++++ Raw records ++++

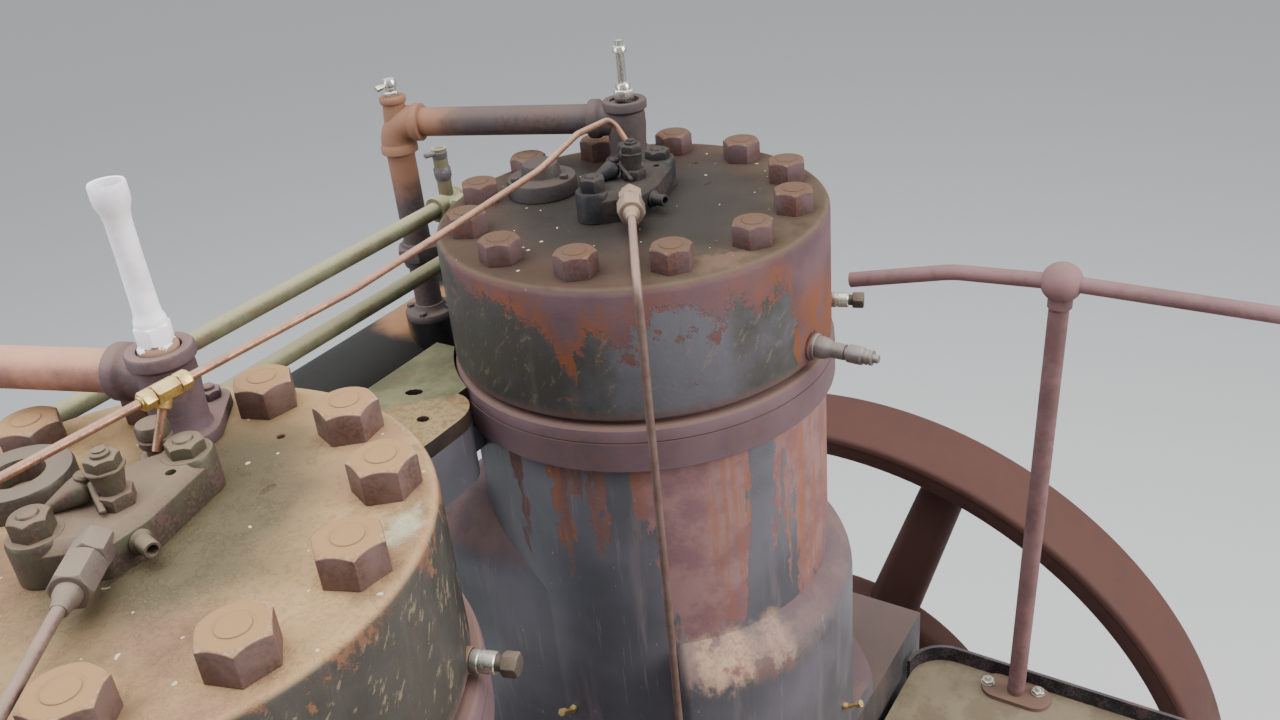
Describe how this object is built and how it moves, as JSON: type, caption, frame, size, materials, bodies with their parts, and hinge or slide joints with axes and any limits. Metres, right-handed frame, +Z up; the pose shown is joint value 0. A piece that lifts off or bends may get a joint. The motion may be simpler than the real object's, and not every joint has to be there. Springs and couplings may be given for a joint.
{
  "type": "stationary diesel engine",
  "caption": "Vertical two-stroke stationary diesel engine with drum heads, flywheel, pipework, foundation block and railed operator platform.",
  "frame": {"origin": "on the floor, below the middle of the two cylinders and on the crankshaft's centre plane", "axes": "+X along the crankshaft to the flywheel and the output shaft, +Y from the operator side to the exhaust side, +Z up"},
  "size_m": [2.721, 2.23, 3.095],
  "materials": {
    "concrete": "rough",
    "base_paint": "worn satin",
    "barrel_paint": "worn satin with rust streaks",
    "head_iron": "dusty rusted casting",
    "nut_iron": "dusty rusted steel",
    "ring_iron": "brown rust",
    "wheel_iron": "brown rust",
    "injector_iron": "oily grey",
    "pipe_rust": "pinkish brown rust",
    "pipe_green": "chalky grey green",
    "manifold_black": "sooty black",
    "copper": "dull",
    "brass": "bright",
    "line_steel": "brown oxidised",
    "nickel": "worn plating",
    "shaft_steel": "oiled",
    "white_paint": "brushed paint",
    "deck_steel": "oily speckled",
    "rim_paint": "chipped gloss",
    "rail_paint": "pinkish brown primer",
    "plate_iron": "dusty rust"
  },
  "bodies": {
    "engine": {"foundation_block": "concrete", "base_frame": "base_paint", "exhaust_manifold": "manifold_black", "upper_pipe": "pipe_green", "lower_pipe": "pipe_green", "leak_off_pipe": "copper", "leak_off_tee": "brass", "governor": "base_paint", "drive_end_cover": "base_paint", "free_end_cover": "base_paint", "start_valve_collar": "head_iron", "start_valve_cap": "injector_iron", "sight_tube": "white_paint", "glass_gauge": "nickel", "relief_cocks": "nickel", "side_nipples": "pipe_rust", "fuel_lines": "line_steel", "fuel_pumps": "injector_iron", "oil_fittings": "brass", "platform_deck": "deck_steel", "deck_rim": "rim_paint", "platform_beams": "base_paint", "platform_legs": "base_paint", "deck_brackets": "base_paint", "rail_post_inner": "rail_paint", "rail_posts_outer": "rail_paint", "handrail": "rail_paint", "crankcase_1": "base_paint", "crankcase_door_1": "base_paint", "air_valve_cover_1": "base_paint", "cylinder_1": "barrel_paint", "joint_ring_1": "ring_iron", "side_plate_1": "plate_iron", "cylinder_head_1": "head_iron", "head_nuts_1": "nut_iron", "injector_1": "injector_iron", "water_tee_1": "pipe_rust", "outlet_pipe_1": "pipe_rust", "exhaust_elbow_1": "manifold_black", "crankcase_2": "base_paint", "crankcase_door_2": "base_paint", "air_valve_cover_2": "base_paint", "cylinder_2": "barrel_paint", "joint_ring_2": "ring_iron", "side_plate_2": "plate_iron", "cylinder_head_2": "head_iron", "head_nuts_2": "nut_iron", "injector_2": "injector_iron", "water_tee_2": "pipe_rust", "outlet_pipe_2": "pipe_rust", "exhaust_elbow_2": "manifold_black"},
    "rotor": {"crankshaft": "shaft_steel", "flywheel": "wheel_iron"}
  },
  "joints": [
    {"name": "flywheel_spin", "type": "hinge", "parent": "engine", "child": "rotor", "pos_m": [1, 0, 1.019], "axis": [1, 0, 0], "continuous": true}
  ]
}
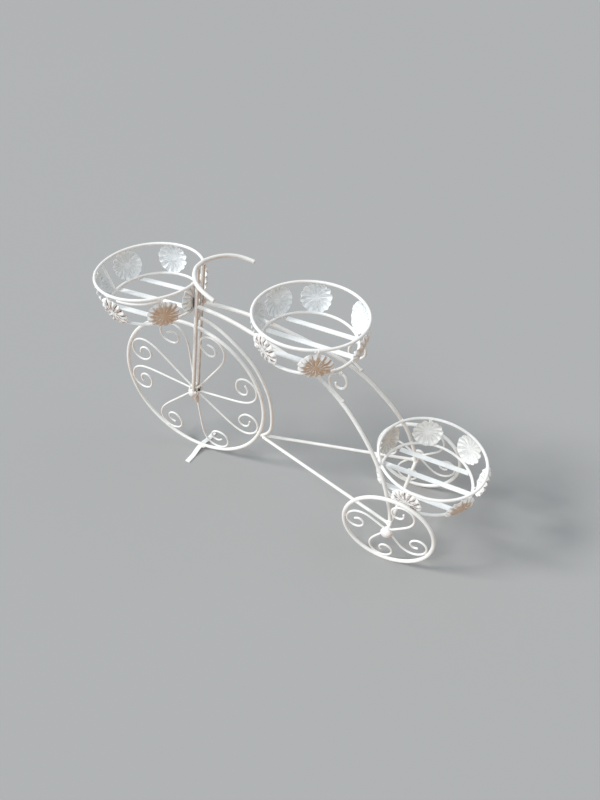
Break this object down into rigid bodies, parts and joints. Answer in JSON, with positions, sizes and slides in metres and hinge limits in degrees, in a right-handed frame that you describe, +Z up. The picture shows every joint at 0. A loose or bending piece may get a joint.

++++

All the data must be duplicated exactly, with nothing added or removed.

Solution to this exercise ::
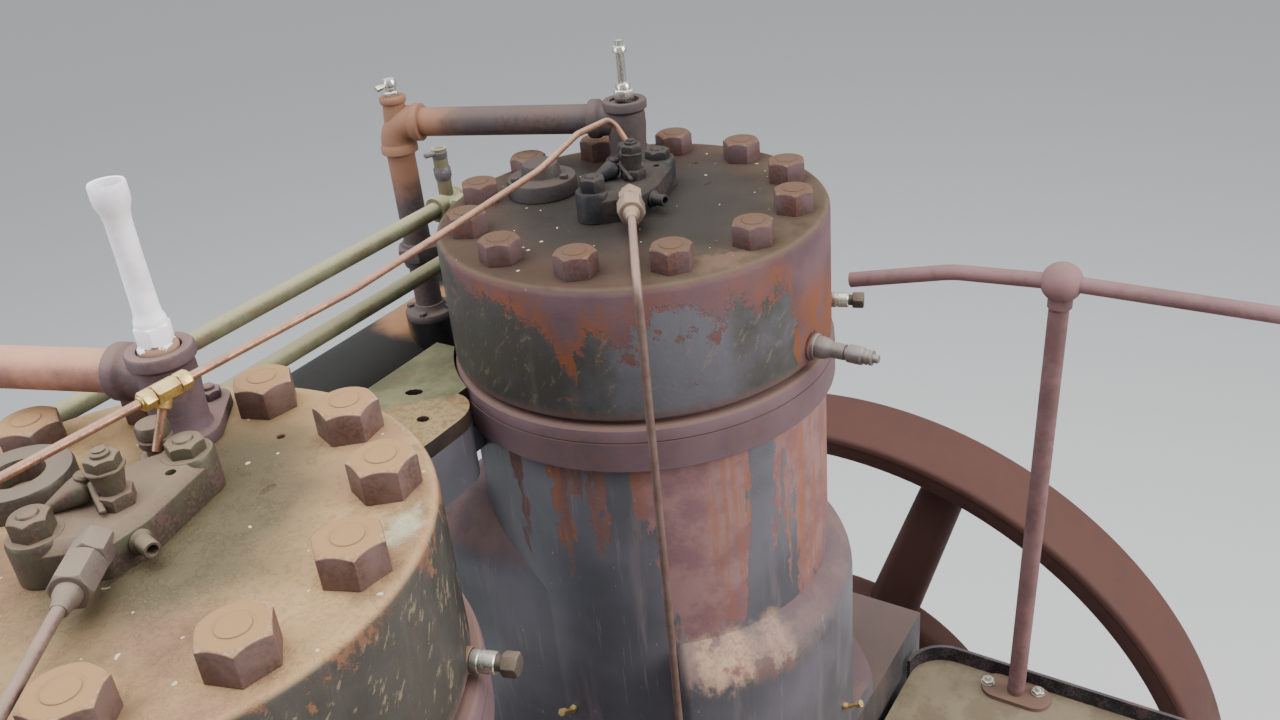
Describe how this object is built and how it moves, as JSON: type, caption, frame, size, materials, bodies with their parts, and hinge or slide joints with axes and any limits. Metres, right-handed frame, +Z up; the pose shown is joint value 0. A piece that lifts off or bends may get a joint. The motion may be simpler than the real object's, and not every joint has to be there. Springs and couplings may be given for a joint.
{
  "type": "stationary diesel engine",
  "caption": "Vertical two-stroke stationary diesel engine with drum heads, flywheel, pipework, foundation block and railed operator platform.",
  "frame": {"origin": "on the floor, below the middle of the two cylinders and on the crankshaft's centre plane", "axes": "+X along the crankshaft to the flywheel and the output shaft, +Y from the operator side to the exhaust side, +Z up"},
  "size_m": [2.721, 2.23, 3.095],
  "materials": {
    "concrete": "rough",
    "base_paint": "worn satin",
    "barrel_paint": "worn satin with rust streaks",
    "head_iron": "dusty rusted casting",
    "nut_iron": "dusty rusted steel",
    "ring_iron": "brown rust",
    "wheel_iron": "brown rust",
    "injector_iron": "oily grey",
    "pipe_rust": "pinkish brown rust",
    "pipe_green": "chalky grey green",
    "manifold_black": "sooty black",
    "copper": "dull",
    "brass": "bright",
    "line_steel": "brown oxidised",
    "nickel": "worn plating",
    "shaft_steel": "oiled",
    "white_paint": "brushed paint",
    "deck_steel": "oily speckled",
    "rim_paint": "chipped gloss",
    "rail_paint": "pinkish brown primer",
    "plate_iron": "dusty rust"
  },
  "bodies": {
    "engine": {"foundation_block": "concrete", "base_frame": "base_paint", "exhaust_manifold": "manifold_black", "upper_pipe": "pipe_green", "lower_pipe": "pipe_green", "leak_off_pipe": "copper", "leak_off_tee": "brass", "governor": "base_paint", "drive_end_cover": "base_paint", "free_end_cover": "base_paint", "start_valve_collar": "head_iron", "start_valve_cap": "injector_iron", "sight_tube": "white_paint", "glass_gauge": "nickel", "relief_cocks": "nickel", "side_nipples": "pipe_rust", "fuel_lines": "line_steel", "fuel_pumps": "injector_iron", "oil_fittings": "brass", "platform_deck": "deck_steel", "deck_rim": "rim_paint", "platform_beams": "base_paint", "platform_legs": "base_paint", "deck_brackets": "base_paint", "rail_post_inner": "rail_paint", "rail_posts_outer": "rail_paint", "handrail": "rail_paint", "crankcase_1": "base_paint", "crankcase_door_1": "base_paint", "air_valve_cover_1": "base_paint", "cylinder_1": "barrel_paint", "joint_ring_1": "ring_iron", "side_plate_1": "plate_iron", "cylinder_head_1": "head_iron", "head_nuts_1": "nut_iron", "injector_1": "injector_iron", "water_tee_1": "pipe_rust", "outlet_pipe_1": "pipe_rust", "exhaust_elbow_1": "manifold_black", "crankcase_2": "base_paint", "crankcase_door_2": "base_paint", "air_valve_cover_2": "base_paint", "cylinder_2": "barrel_paint", "joint_ring_2": "ring_iron", "side_plate_2": "plate_iron", "cylinder_head_2": "head_iron", "head_nuts_2": "nut_iron", "injector_2": "injector_iron", "water_tee_2": "pipe_rust", "outlet_pipe_2": "pipe_rust", "exhaust_elbow_2": "manifold_black"},
    "rotor": {"crankshaft": "shaft_steel", "flywheel": "wheel_iron"}
  },
  "joints": [
    {"name": "flywheel_spin", "type": "hinge", "parent": "engine", "child": "rotor", "pos_m": [1, 0, 1.019], "axis": [1, 0, 0], "continuous": true}
  ]
}
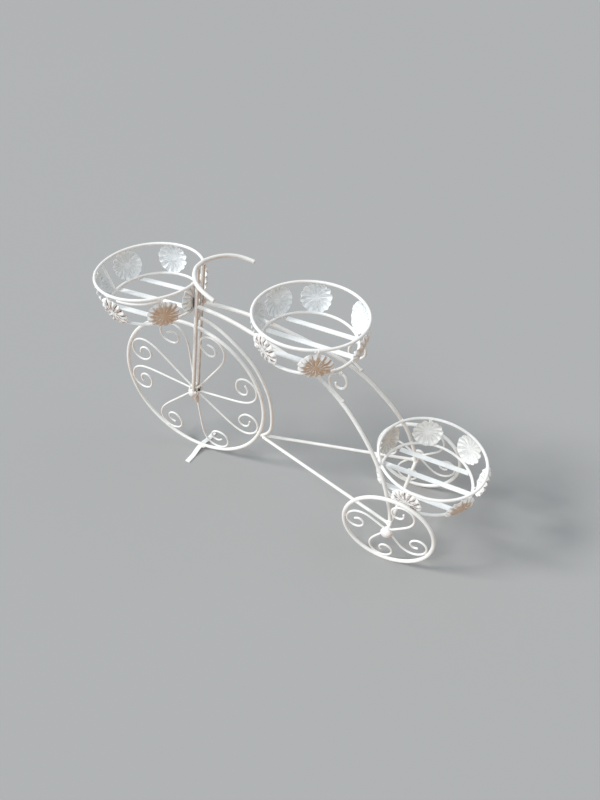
Break this object down into rigid bodies, parts and joints. Answer in JSON, with positions, sizes and slides in metres and hinge limits in degrees, in a right-handed frame that you describe, +Z up. The picture shows every joint at 0. A loose or bending piece may get a joint.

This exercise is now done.